PELOUBET’S SUMMATION

Next we offer some comments from Peloubet’s Bible Dictionary: “Now begins the third period in Moses’ life (when he was eighty years old—JJH). He meets Aaron, his brother, whom God permitted to be the spokesman, and together they return to Goshen in Egypt. From this time the history of Moses is the history of Israel. Aaron spoke and acted for Moses, and was the permanent inheritor of the sacred staff of power. But Mo­ses was the inspiring soul behind. He is incontestably the chief personage of the his­tory, in a sense in which no one else is described before or since. He was led into a closer communion with the invisible world than was vouchsafed to any other in the Old Testament. On approaching Palestine the office of the leader becomes blended with that of the general or the conqueror. By Moses the spies were sent to explore the country. Against his advice took place the first disastrous battle at Hormah. To his guidance is ascribed the circuitous route by which the nation approached Palestine from the east, and to his generalship the two successful campaigns in which Sihon and Og were defeated. The narrative is told so briefly that we are in danger of forgetting that at this last stage of his life Moses must have been as much a conqueror and victorious soldier as was Joshua.

HIS CHARACTER – Moses stands among the few greatest men in history. In every direc­tion he was great and good.

“1. – As a prophet – A prophet is one who speaks and acts under the direction of God, the medium through which God reveals his will to men.

“2. – As a saint – Moses’ goodness shines as brightly as his greatness. He was un­selfish. He devoted himself at every cost to the good of his people. He encountered every danger for their sakes.  He was willing to die to save them. He was the embodi­ment of love to God and love to man. By seeing God face to face he was becoming trans­formed into his spiritual likeness.
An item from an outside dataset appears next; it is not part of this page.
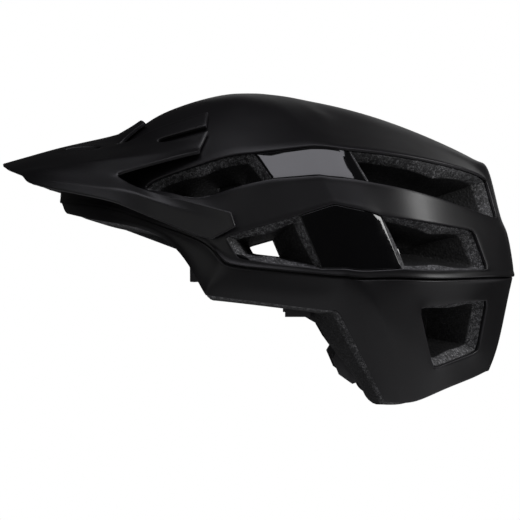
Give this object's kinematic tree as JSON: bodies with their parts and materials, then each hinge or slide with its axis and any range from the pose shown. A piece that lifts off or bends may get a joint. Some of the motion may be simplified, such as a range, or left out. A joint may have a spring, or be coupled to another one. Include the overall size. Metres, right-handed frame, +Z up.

“3. – His meekness – Moses was in a sense peculiar to himself the founder and rep­resentative of his people; and in accordance with this complete identification of him­self with his nation is the only strong personal trait which we are able to gather from his history. (Num. 12:3) The word ‘meek’ is hardly an adequate reading of the Hebrew term, which should be rather much enduring.’ It represents what we should now desig­nate by the word ‘disinterested.’ All that is told of him indicates a withdrawal of himself, a preference of the cause of his nation to his own interests, which makes the most complete example of Jewish patriotism.

“4. – His imperfection – Two or three times some fault is attributed to Moses, as every saint has failed in some point at some time. There is no garden but has some weeds. But the most unjust thing we can do is to measure its value by its weeds and not by its fruits. ‘By their fruits ye shall know them.’ Moses’ few faults are such that they would never be noticed at all in a worldly man.  They are like a broken limb on a tree loaded with magnificent fruit. All God’s works through men are done by imperfect instruments.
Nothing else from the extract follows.